Big fan here (I reply to you on Twitter sometimes!) and I thought I'd make use of this site to get some help with my intention to write for television in the future!

First off, I'd like to say how much I love Young Justice. From the moment I finished the first episode, I was hooked. I'm quite a seasoned animation fan but I must say Young Justice is probably one of the best things I have ever watched; particularly it was the animation and writing that drew me in the most. I wasn't really into comic books too much before with the exception of adaptions from TV like Adventure Time, and manga; but Young Justice awakened a part of me that just had to look further into the characters, and now I'm completely taken in by the DC universe, it's so wonderful and for that I thank you for helping to bring Young Justice to light!

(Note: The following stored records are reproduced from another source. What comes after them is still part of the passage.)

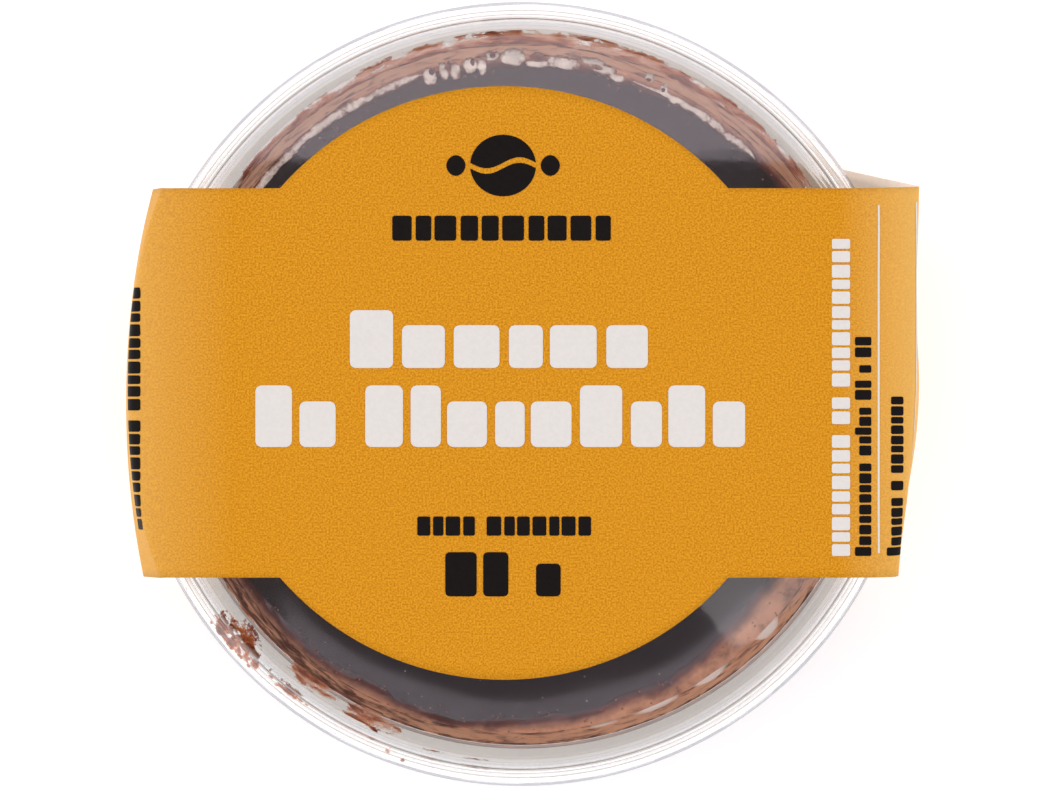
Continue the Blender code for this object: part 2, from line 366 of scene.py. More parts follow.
def pot_outer_line(pot):
    """The pot's outside, from under its rim down to the middle of its base."""
    foot = TUB_LOW.z
    wall = pot.wall
    return rounded([
        (pot.mouth_radius + wall, TUB_HIGH.z - 0.9 * MM, 0),
        (pot.shoulder_top_radius + wall, foot + pot.shoulder_top, 1.2 * MM),
        (pot.shoulder_foot_radius + wall, foot + pot.shoulder_foot, 0.6 * MM),
        (pot.heel_radius + wall, foot + 0.6 * MM, 2.6 * MM),
        (pot.foot_radius, foot, 0.3 * MM),
        (pot.recess_radius, foot + pot.recess_depth, 0.5 * MM),
        (0.0, foot + pot.recess_depth, 0),
    ])


def pot_inner_line(pot):
    """The pot's inside, from the middle of its floor up to the mouth."""
    return offset(pot_outer_line(pot), -pot.wall)[::-1]


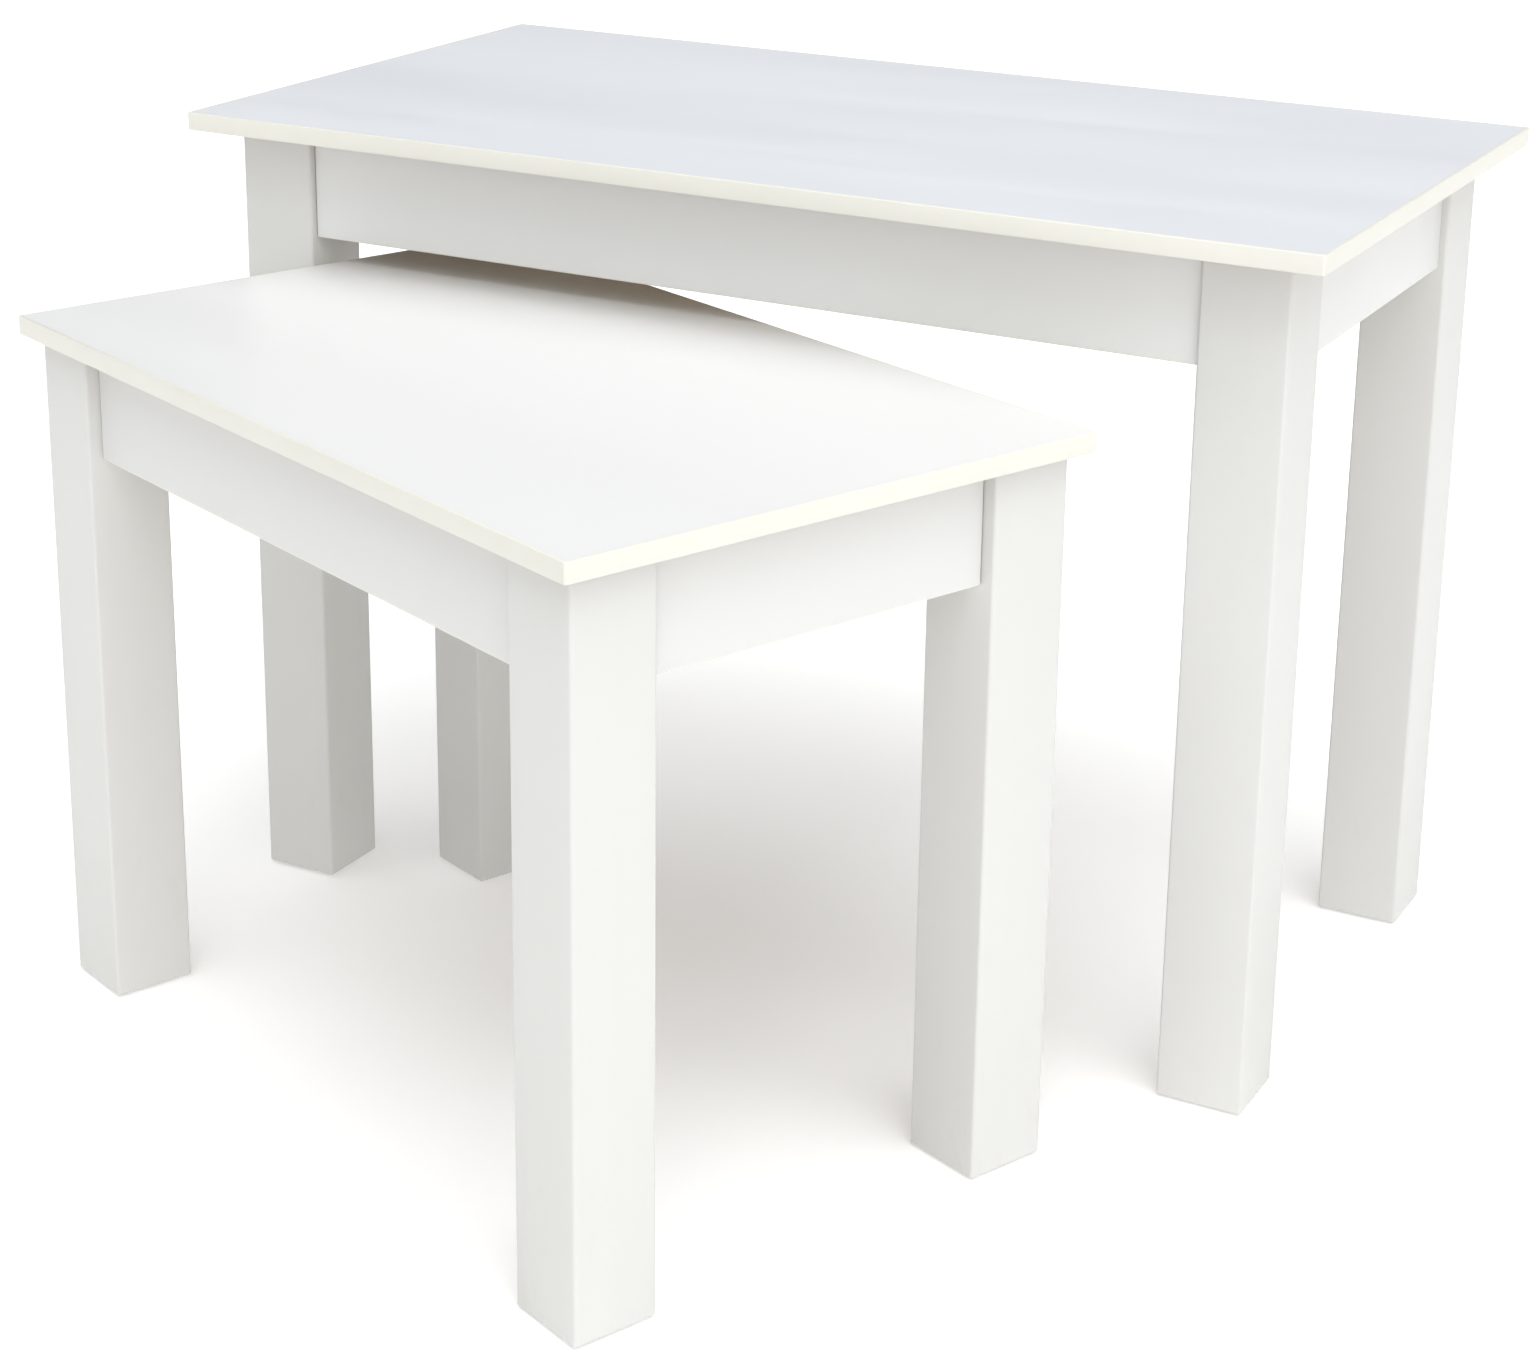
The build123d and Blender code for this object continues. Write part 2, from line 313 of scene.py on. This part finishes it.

The show is truly an inspiration for me; I intend to become a writer for television, animation being my ultimate goal, in the near future. In September 2014 I will be starting a screenwriting course at university. I live in the UK, but hope to move to America in future to have a better chance of landing a writing job in animation.

1) What would you recommend I seek to do when I finish university? Would becoming an assistant at a TV studio help as a start?

2) Do you draw storyboards? I am not very confident in my drawing abilities and I'm worried this might affect pitching and demonstrating my ideas.

3) What are some key terms or quotes that have stuck in your head during your writing career? Things that people have told you and you have remembered and applied to your work?

4) Who are your inspirations? What programmes did you enjoy when you were a kid/teenager?

Thank you so much for taking the time to read and answer my questions!

Greg responds...

1. It wouldn't hurt. Get in there. See first hand how things are done. The main thing I recommend, you already plan to do, which is to move to where the work is. Second, WRITE. Third, REwrite. Fourth, PROOFREAD RELIGIOUSLY.

2. No, I can't draw stick figures well. I team up with very, very talented artists.

3. "Less is more."

4. Space Ghost. Speed Racer. Jonny Quest. Herculoids. Anything with Marvel or DC heroes in them. Hill Street Blues. Cheers.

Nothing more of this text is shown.